Jeremy Rucker, director, City Dressing


image008“The holy grail in retail is to increase purchase conversion rates by gaining a better understanding of the way shoppers actually shop a store. What is the path of their shopping journey? Where do they dwell in the store? What merchandising techniques are most successful in moving shoppers to traverse more of the store?”

Stuart Armstrong, president, Americas , ComQi


Considering in-store digital signage? Scala, one of the oldest and bestestablished software vendors in the sector, offers the following tips for getting it right:

1. Start with goals and metrics. Begin with a pilot installation, which is essential for learning, and be sure to have metrics in place to determine project success. Goals and metrics can be based on a mix of business (such as improving brand awareness and boosting sales of targeted products) and operations (such as system uptime).

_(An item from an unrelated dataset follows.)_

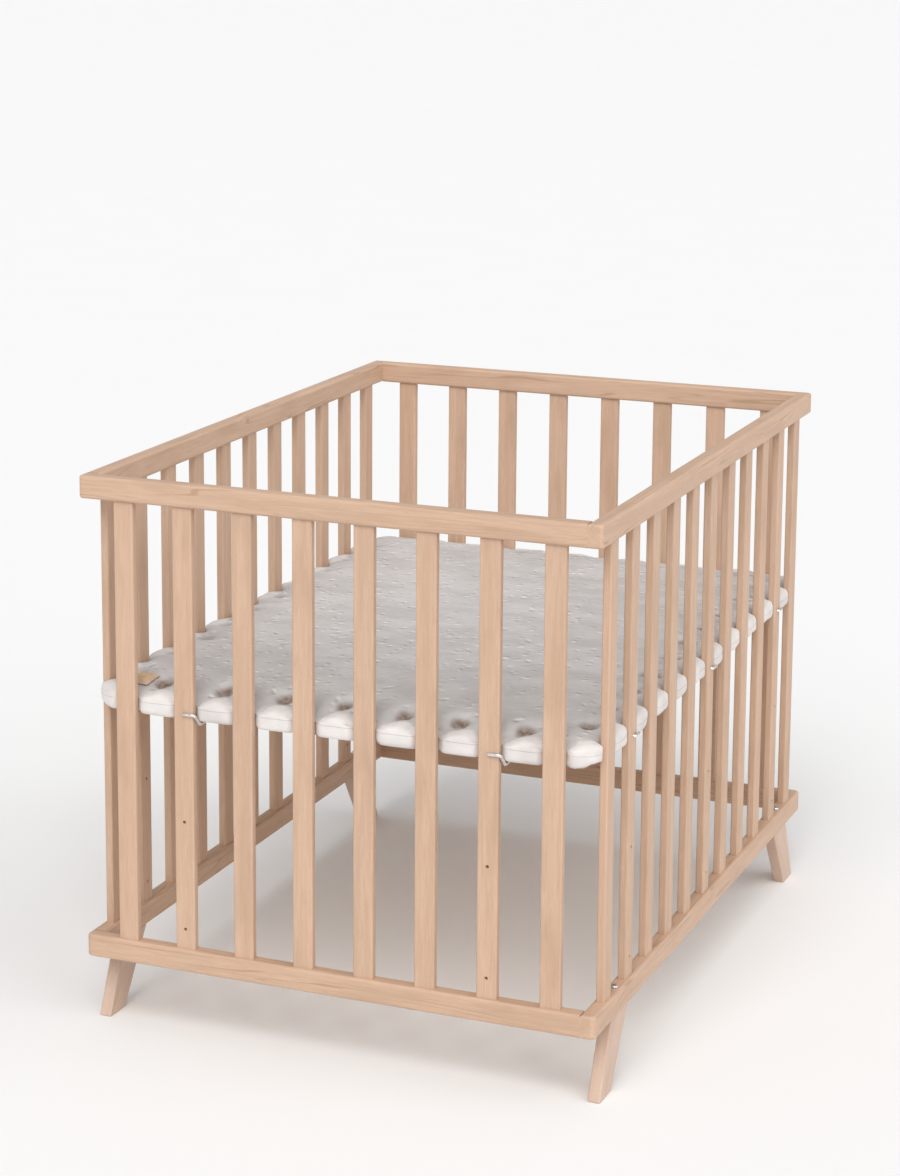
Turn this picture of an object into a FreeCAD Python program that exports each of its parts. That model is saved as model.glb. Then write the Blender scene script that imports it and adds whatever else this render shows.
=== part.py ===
"""Wooden playpen: four slatted panels without corner posts, four splayed legs, and a padded mat
on a deck that hangs on ten wire hooks.

Millimetres. Origin on the floor under the middle of the pen, +X along the short front panel,
+Y along the long side towards the back, +Z up.
"""
import FreeCAD
import Part

import math
import os

Vector = FreeCAD.Vector

# Slats and rails
SLAT_PITCH = 91.0          # centre to centre, the same on all four panels
SHORT_SLATS = 8            # on the front and back panels
LONG_SLATS = 11            # on the left and right panels
END_MARGIN = 66.5          # outer face of the pen to the centre of the first slat
SLAT_WIDE = 30.0
SLAT_THICK = 12.0
SLAT_ROUND = 2.5           # rounding of the slat's long edges
SLAT_TENON = 12.0          # length of each slat end inside its rail
RAIL_HIGH = 33.0
RAIL_THICK = 22.0
RAIL_ROUND = 4.0           # rounding of the rail's long edges
TOP_CORNER_ROUND = 5.0     # upright corner edge of the top frame
BOTTOM_CORNER_ROUND = 9.0  # upright corner edge of the bottom frame
PANEL_HIGH = 705.0         # underside of the bottom rail to the top of the top rail

# Legs
LEG_HIGH = 103.0
LEG_THICK = 18.0
LEG_TOP_LONG = 70.0
LEG_FOOT_LONG = 46.0
LEG_SPLAY = 57.5           # the foot's centre stands this far outside the leg bolt
LEG_ROUND = 2.0

# Deck, mat and label
DECK_THICK = 9.0
DECK_CLEAR = 10.0          # deck edge to the rails, so that it lifts out
DECK_ROUND = 12.0
MAT_THICK = 33.0
MAT_CLEAR = 5.0
MAT_ROUND = 30.0
MAT_EDGE_ROUND = 10.0
LABEL_SIZE = (28.0, 40.0, 0.8)
LABEL_ROUND = 1.0
LABEL_INSET = (41.0, 35.0)  # mat corner to the label's middle

# Wire hooks and the slat holes that take them
WIRE_R = 2.4
HOLE_CLEAR = 0.05          # radial clearance of a hook in its slat hole
HOOK_SHORT_SLATS = (2, 7)
HOOK_LONG_SLATS = (2, 6, 10)
TOP_HOLE_Z = 481.0
HOLE_STEP = 158.0
HOLE_LEVELS = 3
PEG_DEEP = 10.0            # length of the peg inside the slat
WIRE_STANDOFF = 0.2        # gap between the wire and the slat's outer face
HOOK_SIDE = 18.5           # slat centre to the arm under the deck, along the panel
HOOK_DROP = 17.0           # the arm lies this far below the peg
HOOK_SLOPE_END = 8.5       # slat centre to the foot of the slope, inwards
HOOK_REACH = 45.0          # slat centre to the tip of the arm, inwards
PEG_BEND = 2.5
SIDE_BEND = 4.0
SLOPE_BEND = 5.0
REST_GAP = 0.3             # between touching pieces that can move apart

# Hidden fixings
FIT = 0.05                 # radial clearance of fixings in their holes
DOWEL_R = 4.0
DOWEL_LONG = 30.0
DOWEL_IN_THROUGH = 12.0    # dowel length inside the rail that runs through
DOWEL_RAISE = 24.0         # above the rail's underside
STUD_R = 2.5
STUD_IN_THROUGH = 10.0
STUD_IN_BUTT = 16.0
STUD_RAISE = 9.0
STUD_HEAD_R = 3.5
STUD_HEAD_LONG = 2.5
CAM_R = 6.0
CAM_DEEP = 13.0
CAM_SET_BACK = 18.0        # joint face to the cam's centre
CAM_SLOT = (1.2, 9.0, 2.0)  # width, length and depth
CAM_ROOM = 0.15            # clearance of the stud's head inside the cam
BOLT_R = 3.0
BOLT_LONG = 60.0
BOLT_HEAD_R = 6.0
BOLT_HEAD_HIGH = 4.0
BOLT_SOCKET_R = 2.3
BOLT_SOCKET_DEEP = 2.2
BOLT_DOME = 2.8            # rounding of the head's rim
BOLT_HOLE_CLEAR = 0.2
BOLT_SPARE = 2.0           # depth of the hole past the bolt's tip
INSERT_R = 4.5
INSERT_LONG = 15.0
INSERT_BELOW_TOP = 8.0     # top of the insert below the top of the leg
LEG_DOWEL_OFFSET = -20.0   # leg bolt to leg dowel, negative towards the middle of the pen

WIDTH = (SHORT_SLATS - 1) * SLAT_PITCH + 2 * END_MARGIN
LENGTH = (LONG_SLATS - 1) * SLAT_PITCH + 2 * END_MARGIN
HALF_X = WIDTH / 2
HALF_Y = LENGTH / 2
BOTTOM_RAIL_Z = LEG_HIGH
TOP_RAIL_Z = LEG_HIGH + PANEL_HIGH - RAIL_HIGH
RAIL_MID = RAIL_THICK / 2
SLAT_LOW = BOTTOM_RAIL_Z + RAIL_HIGH - SLAT_TENON
SLAT_TOP = TOP_RAIL_Z + SLAT_TENON
BOLT_X = HALF_X - RAIL_MID
BOLT_Y = HALF_Y - END_MARGIN - SLAT_PITCH / 2
BOLT_SEAT_Z = BOTTOM_RAIL_Z + RAIL_HIGH
INSERT_TOP_Z = LEG_HIGH - INSERT_BELOW_TOP
DECK_Z = TOP_HOLE_Z - HOOK_DROP + WIRE_R + REST_GAP
MAT_Z = DECK_Z + DECK_THICK + REST_GAP
MAT_HALF = (HALF_X - RAIL_THICK - MAT_CLEAR, HALF_Y - RAIL_THICK - MAT_CLEAR)
RAIL_LEVELS = {"bottom": BOTTOM_RAIL_Z, "top": TOP_RAIL_Z}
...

2. Employ a cross-functional team. Marketing, communications, IT and visual merchandising all need to be part of your team.

3. Develop a content strategy. Retailers need to continually have fresh, bold content that commands attention of consumers. Digital signage should be part of an omnichannel strategy that addresses content across in-store, mobile, print and web channels to provide a consistent brand promise. Also link content with advanced analytics capabilities to generate meaningful messages that address exactly what shoppers are looking for in the store.

4. Determine customer engagement level. Will they just see your digital signage? Touch it? Use other technology – like mobile devices – to engage with it? And don’t forget to add some future-proofing for how digital displays may evolve in a year or two. For example, you may want to start simple to build experience and add touchscreens or multi-screen displays down the road, so plan in that flexibility from the start.